Incitement is also an issue. That includes the use of platforms to call for violence against a group -- or to dog whistle about stolen election to the point that a group of 'patriots' storm the capital calling for the execution of the vice-president.
Blood-thirsty mobs is ACTUALLY a bad thing. Especially blood-thirsty mobs meant to disrupt vote certifications so that an alternate slate of electors can be installed to actually steal an election.
I know that memories are short... but that seems like something we should be spending more time trying to figure out how to STOP on social media. Not saying they went too far to punish the guy who literally created a conspiracy to steal an election with a fake slate of electors.
Here's the thing. Anyone who is saying that moderating speech that creates harm to that level on social media is something that should STOP is someone saying that its okay to have a second insurrection. Perhaps one organized by MTJ with guns like she said on the weekend.

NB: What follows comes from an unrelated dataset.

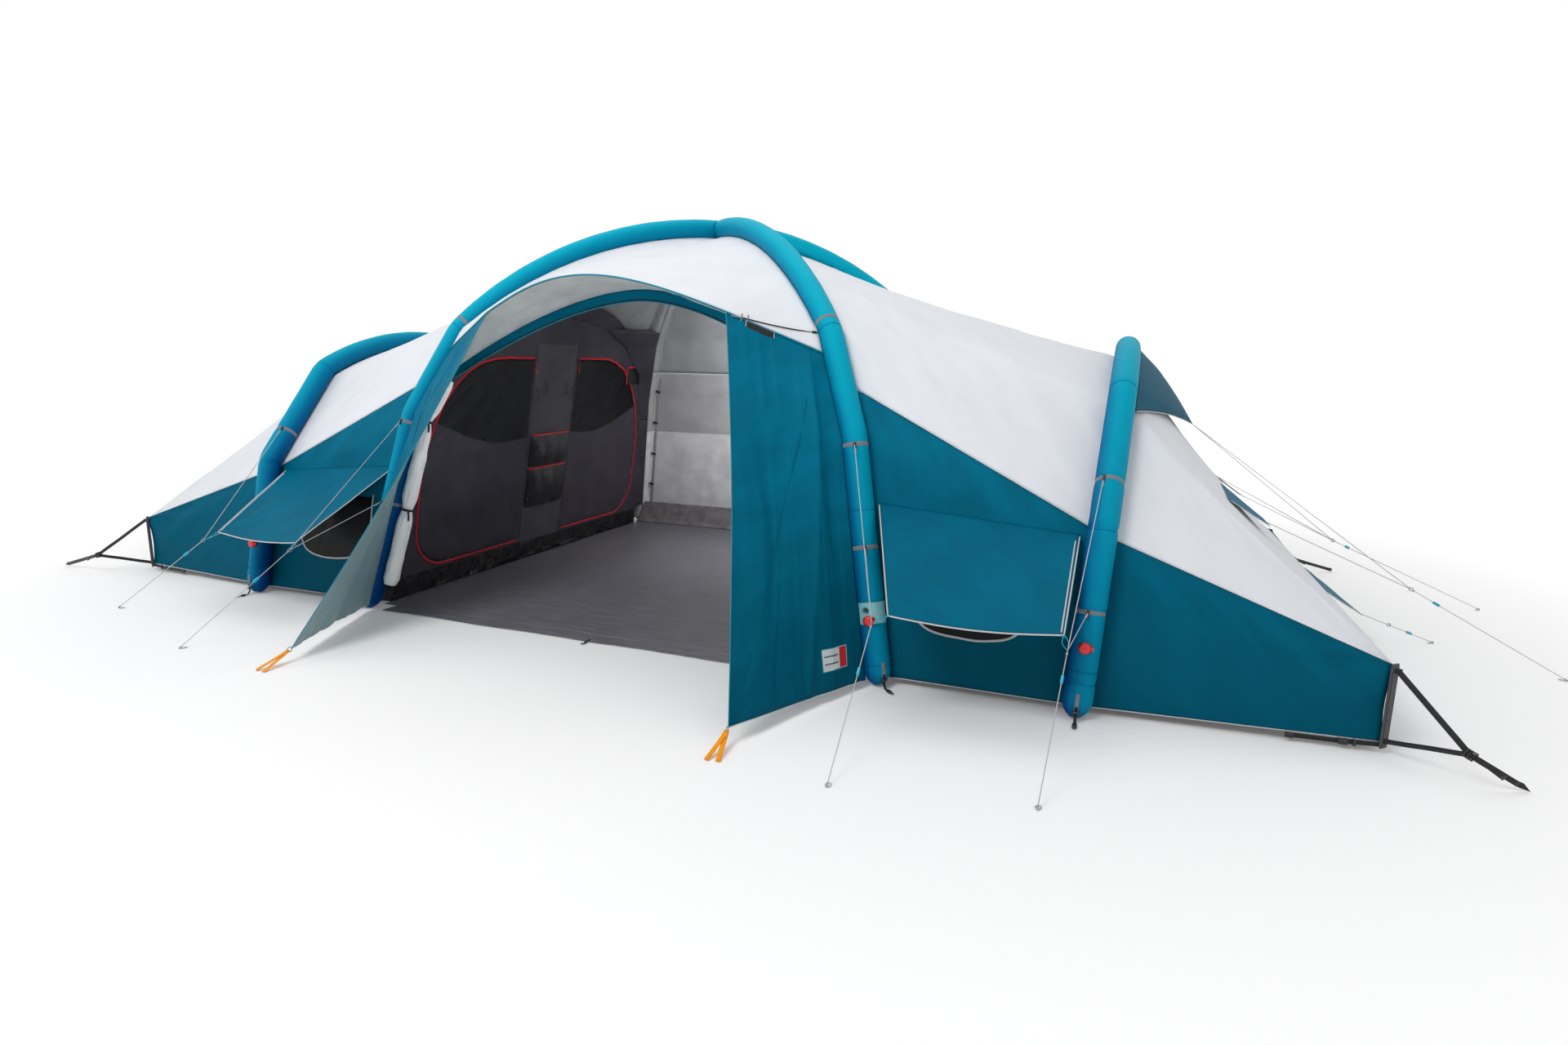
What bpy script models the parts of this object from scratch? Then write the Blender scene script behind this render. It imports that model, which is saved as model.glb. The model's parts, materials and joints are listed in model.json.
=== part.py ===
"""An inflatable family tent: two crossed air tubes carry the living room and one air arch each bedroom wing.

Metres, +Z up. The origin is on the ground under the crossing of the centre tubes, +X runs along the
tent to the right-hand wing seen from the door, and -Y is the door side.
"""

import math

import bmesh
import bpy
import numpy as np
from mathutils import Matrix, Vector
from mathutils.bvhtree import BVHTree

# Air tubes
TUBE_R = 0.0645
TUBE_SIDES = 12
CROSS_H = 2.34
LEG_FOOT_X = 1.584
LEG_FOOT_Y = 1.599
FOOT_H = 0.008
LEG_KNEE_LOW = (1.931, 1.156)
LEG_KNEE_HIGH = (1.642, 1.659)
WING_X = 2.47
WING_LEAN = 0.06
WING_FOOT_Y = 1.631
WING_KNEE_LOW = (1.416, 0.823)
WING_KNEE_HIGH = (0.924, 1.393)
WING_APEX_H = 1.611
FOOT_ROUND = 0.075
CROSS_PINCH = 0.93
MITRE_GAP = 0.0005
LEG_BANDS = (0.634, 1.111)
WING_BANDS = (0.45, 0.987)

# Cloth
CLOTH = 0.003
EDGE_GAP = 0.0018
TOUCH = 0.0006
EDGE_SEAT = 0.0014
TUCKS = (1.0, 0.67, 0.33)
TURN_SLACK = 0.003
ARCH_SLACK = 0.0014
HEM_H = 0.03
LEG_FLANK = 90
CROWN_FLANK = 35

# Heights where the white roof meets the dark sides
SPLIT_LEG_H = 1.38
SPLIT_WING_H = 0.77
HIP_WING_H = 1.30

# Low ends of the wings
END_X = 3.63
END_Y = 1.50
END_TOP = 0.373
END_BOTTOM = 0.045
END_SAG = 0.07
RIDGE_SAG = 0.05
ROOF_SAG = 0.03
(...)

Moderation protects democracy. It does not undermine it. There has never been mass unmoderated speech. Anyone calling for that is calling for a new paradigm -- not a return to any old one. And given the situation they're calling for it around -- how it will be used is terrifying.
This is a process of manufacturing consent or justification for allowing the amplification of incitement or misinformation in the future. It's focused not on evening out the balance between political sides but on allowing one side to deepen its misinformation campaign.
Did you notice how the Tw*tter files don't include examples of when left leaning politicians spread misinformation and weren't banned? Or incited violence and had no consequences. It's not about political equality -- its about establishing the right to mass incite and misinform.
But there has NEVER been a right to mass incite and misinform. And extending one now will has disastrous consequences. It will be used. And people will die.